_Request:_
Repeat the full listing, word for word.
— start Data —
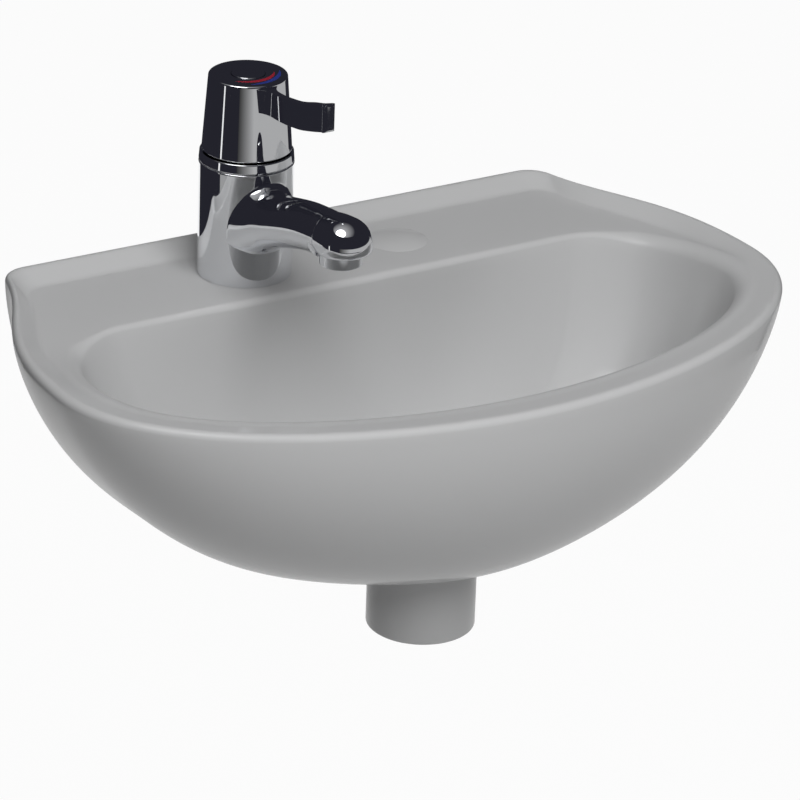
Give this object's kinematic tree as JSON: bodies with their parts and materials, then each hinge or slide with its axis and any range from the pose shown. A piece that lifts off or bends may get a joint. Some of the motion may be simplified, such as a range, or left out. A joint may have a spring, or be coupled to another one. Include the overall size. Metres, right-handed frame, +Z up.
{
  "type": "washbasin",
  "caption": "Small wall-hung washbasin with a D-shaped bowl and a single-lever mixer tap on the left of its deck.",
  "frame": {"origin": "on the wall face, midway between the two wall fixing holes", "axes": "X along the wall to the user's right, +Y into the wall, +Z up"},
  "size_m": [0.45, 0.3, 0.3105],
  "materials": {
    "ceramic": "gloss",
    "chrome": "polished",
    "brass": "machined",
    "steel": "satin",
    "rubber": "matte",
    "white_plastic": "matte",
    "red_plastic": "gloss",
    "blue_plastic": "gloss"
  },
  "bodies": {
    "basin": {"ceramic_basin": "ceramic", "tap_body": "chrome", "body_gasket": "rubber", "trim_ring": "chrome", "cartridge": "white_plastic", "cartridge_seals": "rubber", "cartridge_nut": "brass", "limit_stop": "white_plastic", "aerator_housing": "chrome", "aerator_insert": "white_plastic", "aerator_washer": "rubber", "fixing_stud": "brass", "clamp_seal": "rubber", "clamp_plate": "steel", "fixing_nut": "brass", "waste_body": "chrome", "waste_top_seal": "rubber", "waste_lower_seal": "rubber", "waste_ring_nut": "brass", "outlet_seal": "rubber"},
    "lever": {"handle": "chrome", "index_cap": "chrome", "hot_mark": "red_plastic", "cold_mark": "blue_plastic", "handle_screw": "steel", "spindle": "brass"}
  },
  "joints": [
    {"name": "lever_turn", "type": "hinge", "parent": "basin", "child": "lever", "pos_m": [-0.0475, -0.0485, 0.15], "axis": [0, 0, 1], "range_deg": [0, 100]}
  ]
}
— end Data —
_Expected answer:_
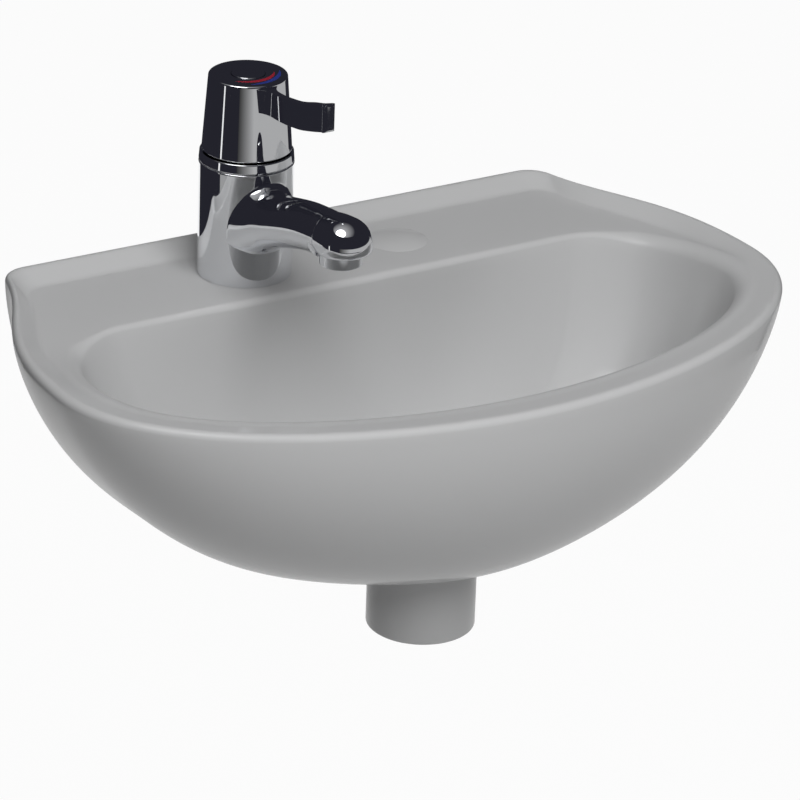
Give this object's kinematic tree as JSON: bodies with their parts and materials, then each hinge or slide with its axis and any range from the pose shown. A piece that lifts off or bends may get a joint. Some of the motion may be simplified, such as a range, or left out. A joint may have a spring, or be coupled to another one. Include the overall size. Metres, right-handed frame, +Z up.
{
  "type": "washbasin",
  "caption": "Small wall-hung washbasin with a D-shaped bowl and a single-lever mixer tap on the left of its deck.",
  "frame": {"origin": "on the wall face, midway between the two wall fixing holes", "axes": "X along the wall to the user's right, +Y into the wall, +Z up"},
  "size_m": [0.45, 0.3, 0.3105],
  "materials": {
    "ceramic": "gloss",
    "chrome": "polished",
    "brass": "machined",
    "steel": "satin",
    "rubber": "matte",
    "white_plastic": "matte",
    "red_plastic": "gloss",
    "blue_plastic": "gloss"
  },
  "bodies": {
    "basin": {"ceramic_basin": "ceramic", "tap_body": "chrome", "body_gasket": "rubber", "trim_ring": "chrome", "cartridge": "white_plastic", "cartridge_seals": "rubber", "cartridge_nut": "brass", "limit_stop": "white_plastic", "aerator_housing": "chrome", "aerator_insert": "white_plastic", "aerator_washer": "rubber", "fixing_stud": "brass", "clamp_seal": "rubber", "clamp_plate": "steel", "fixing_nut": "brass", "waste_body": "chrome", "waste_top_seal": "rubber", "waste_lower_seal": "rubber", "waste_ring_nut": "brass", "outlet_seal": "rubber"},
    "lever": {"handle": "chrome", "index_cap": "chrome", "hot_mark": "red_plastic", "cold_mark": "blue_plastic", "handle_screw": "steel", "spindle": "brass"}
  },
  "joints": [
    {"name": "lever_turn", "type": "hinge", "parent": "basin", "child": "lever", "pos_m": [-0.0475, -0.0485, 0.15], "axis": [0, 0, 1], "range_deg": [0, 100]}
  ]
}